Aim of the task: Within the records that follow, find every line containing the string "bodies". Copy those lines.

======== Extracted records

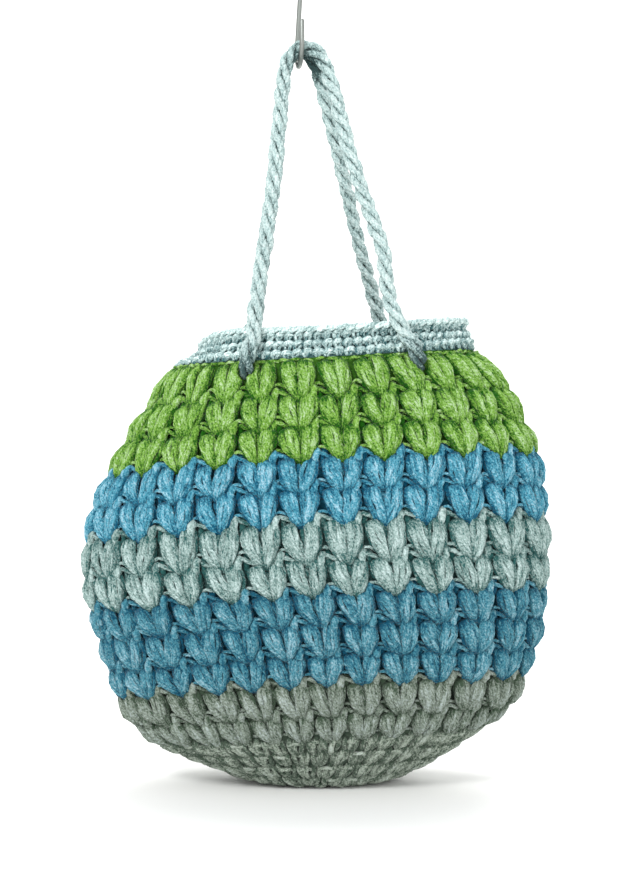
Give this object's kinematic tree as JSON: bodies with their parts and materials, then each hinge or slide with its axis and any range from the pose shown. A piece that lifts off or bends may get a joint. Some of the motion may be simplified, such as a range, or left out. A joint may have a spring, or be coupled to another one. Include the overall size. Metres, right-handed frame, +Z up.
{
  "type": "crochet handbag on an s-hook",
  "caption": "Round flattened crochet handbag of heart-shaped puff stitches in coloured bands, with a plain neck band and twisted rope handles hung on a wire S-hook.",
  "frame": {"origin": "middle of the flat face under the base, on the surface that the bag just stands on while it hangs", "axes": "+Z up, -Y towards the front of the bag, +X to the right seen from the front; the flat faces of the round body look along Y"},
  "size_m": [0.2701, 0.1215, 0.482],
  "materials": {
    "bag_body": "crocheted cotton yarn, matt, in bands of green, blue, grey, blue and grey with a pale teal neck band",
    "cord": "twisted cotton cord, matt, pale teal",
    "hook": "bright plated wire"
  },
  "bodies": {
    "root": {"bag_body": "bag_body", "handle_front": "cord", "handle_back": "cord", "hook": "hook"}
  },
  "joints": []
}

================
======== Extracted records

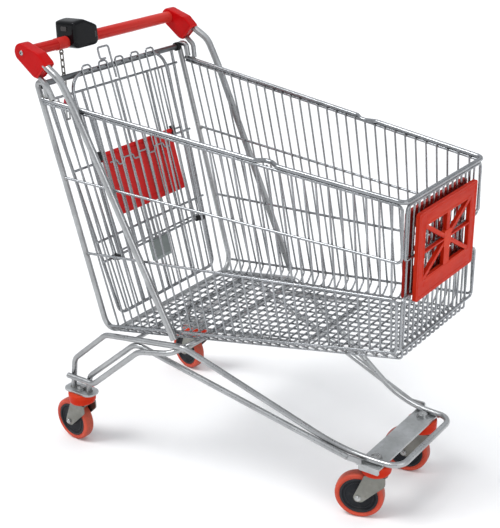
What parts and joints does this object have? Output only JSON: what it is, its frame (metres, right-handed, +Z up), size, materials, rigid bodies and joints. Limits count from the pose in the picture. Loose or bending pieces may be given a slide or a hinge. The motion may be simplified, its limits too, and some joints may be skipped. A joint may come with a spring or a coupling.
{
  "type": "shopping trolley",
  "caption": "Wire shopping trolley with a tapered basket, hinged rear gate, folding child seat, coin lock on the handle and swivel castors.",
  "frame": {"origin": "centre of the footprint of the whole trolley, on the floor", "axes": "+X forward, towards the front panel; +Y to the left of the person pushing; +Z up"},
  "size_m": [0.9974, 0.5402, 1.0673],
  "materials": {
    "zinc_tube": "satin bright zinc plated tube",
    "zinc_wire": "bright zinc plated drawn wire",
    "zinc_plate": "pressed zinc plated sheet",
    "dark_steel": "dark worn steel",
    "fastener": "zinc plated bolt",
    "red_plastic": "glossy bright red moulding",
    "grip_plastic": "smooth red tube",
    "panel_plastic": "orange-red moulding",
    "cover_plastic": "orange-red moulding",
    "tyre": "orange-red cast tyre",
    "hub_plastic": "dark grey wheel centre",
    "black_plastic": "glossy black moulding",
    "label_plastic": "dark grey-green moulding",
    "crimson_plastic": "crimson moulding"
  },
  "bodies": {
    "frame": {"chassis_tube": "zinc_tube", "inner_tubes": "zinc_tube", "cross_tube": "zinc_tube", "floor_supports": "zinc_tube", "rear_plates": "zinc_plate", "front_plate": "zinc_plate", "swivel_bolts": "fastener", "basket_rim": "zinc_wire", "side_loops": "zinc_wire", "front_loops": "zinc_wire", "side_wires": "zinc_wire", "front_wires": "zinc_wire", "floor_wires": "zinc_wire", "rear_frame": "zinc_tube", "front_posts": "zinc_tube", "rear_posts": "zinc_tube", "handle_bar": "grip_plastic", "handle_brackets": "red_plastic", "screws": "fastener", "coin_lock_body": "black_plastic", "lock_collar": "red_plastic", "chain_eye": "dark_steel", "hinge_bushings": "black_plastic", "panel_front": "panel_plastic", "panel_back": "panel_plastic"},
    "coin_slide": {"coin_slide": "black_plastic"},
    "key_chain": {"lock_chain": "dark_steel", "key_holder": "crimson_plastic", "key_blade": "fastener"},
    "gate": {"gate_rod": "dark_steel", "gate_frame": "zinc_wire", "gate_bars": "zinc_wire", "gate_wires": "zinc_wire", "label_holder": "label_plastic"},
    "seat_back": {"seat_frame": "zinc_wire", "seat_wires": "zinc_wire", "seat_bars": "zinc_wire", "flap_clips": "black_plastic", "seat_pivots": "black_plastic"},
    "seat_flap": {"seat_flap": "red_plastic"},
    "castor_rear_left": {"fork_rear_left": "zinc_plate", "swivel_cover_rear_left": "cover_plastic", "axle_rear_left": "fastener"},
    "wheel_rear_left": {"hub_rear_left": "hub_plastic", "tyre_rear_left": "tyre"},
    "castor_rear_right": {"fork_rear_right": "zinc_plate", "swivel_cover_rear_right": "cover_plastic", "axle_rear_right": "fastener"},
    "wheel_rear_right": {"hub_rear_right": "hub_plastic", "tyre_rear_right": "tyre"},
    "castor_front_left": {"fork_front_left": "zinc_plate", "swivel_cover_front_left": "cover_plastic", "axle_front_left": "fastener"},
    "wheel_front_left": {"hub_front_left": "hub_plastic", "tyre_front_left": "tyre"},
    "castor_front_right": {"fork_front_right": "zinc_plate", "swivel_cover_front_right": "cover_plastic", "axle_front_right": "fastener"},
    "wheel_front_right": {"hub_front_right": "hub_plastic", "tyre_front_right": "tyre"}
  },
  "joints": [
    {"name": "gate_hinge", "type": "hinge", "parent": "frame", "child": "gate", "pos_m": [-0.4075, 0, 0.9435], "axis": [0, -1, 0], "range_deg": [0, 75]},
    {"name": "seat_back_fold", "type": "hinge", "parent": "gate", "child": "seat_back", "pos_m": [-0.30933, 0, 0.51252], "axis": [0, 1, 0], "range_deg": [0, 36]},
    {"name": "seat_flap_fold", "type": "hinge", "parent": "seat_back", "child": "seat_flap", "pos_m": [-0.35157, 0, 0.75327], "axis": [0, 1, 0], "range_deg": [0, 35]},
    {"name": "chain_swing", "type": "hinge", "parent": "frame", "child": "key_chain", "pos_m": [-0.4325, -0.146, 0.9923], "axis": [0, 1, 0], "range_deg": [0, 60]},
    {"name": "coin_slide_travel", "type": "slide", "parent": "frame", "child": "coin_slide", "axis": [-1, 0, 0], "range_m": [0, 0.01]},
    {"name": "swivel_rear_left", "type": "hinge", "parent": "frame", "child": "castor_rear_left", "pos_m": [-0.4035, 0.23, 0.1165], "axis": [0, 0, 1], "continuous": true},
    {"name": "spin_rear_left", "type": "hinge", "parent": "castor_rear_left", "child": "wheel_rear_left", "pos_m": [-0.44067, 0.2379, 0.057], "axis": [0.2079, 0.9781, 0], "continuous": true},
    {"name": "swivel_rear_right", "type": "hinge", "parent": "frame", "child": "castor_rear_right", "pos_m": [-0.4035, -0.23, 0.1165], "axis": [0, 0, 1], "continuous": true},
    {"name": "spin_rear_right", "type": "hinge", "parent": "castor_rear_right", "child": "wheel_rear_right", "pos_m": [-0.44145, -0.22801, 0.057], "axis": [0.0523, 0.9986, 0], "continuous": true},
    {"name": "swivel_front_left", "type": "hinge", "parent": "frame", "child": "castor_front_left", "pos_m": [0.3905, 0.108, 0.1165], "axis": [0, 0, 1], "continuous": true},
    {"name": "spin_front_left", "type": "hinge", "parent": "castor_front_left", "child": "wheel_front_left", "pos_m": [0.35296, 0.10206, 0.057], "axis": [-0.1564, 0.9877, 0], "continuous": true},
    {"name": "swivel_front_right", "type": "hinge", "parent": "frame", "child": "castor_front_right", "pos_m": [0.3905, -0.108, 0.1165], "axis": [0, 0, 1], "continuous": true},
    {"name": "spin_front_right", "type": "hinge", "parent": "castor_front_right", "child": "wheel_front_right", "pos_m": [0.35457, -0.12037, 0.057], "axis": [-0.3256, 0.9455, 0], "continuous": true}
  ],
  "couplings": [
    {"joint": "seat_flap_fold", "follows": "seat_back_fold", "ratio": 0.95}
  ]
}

================

Exercise output:
Give this object's kinematic tree as JSON: bodies with their parts and materials, then each hinge or slide with its axis and any range from the pose shown. A piece that lifts off or bends may get a joint. Some of the motion may be simplified, such as a range, or left out. A joint may have a spring, or be coupled to another one. Include the overall size. Metres, right-handed frame, +Z up.
  "bodies": {
What parts and joints does this object have? Output only JSON: what it is, its frame (metres, right-handed, +Z up), size, materials, rigid bodies and joints. Limits count from the pose in the picture. Loose or bending pieces may be given a slide or a hinge. The motion may be simplified, its limits too, and some joints may be skipped. A joint may come with a spring or a coupling.
  "bodies": {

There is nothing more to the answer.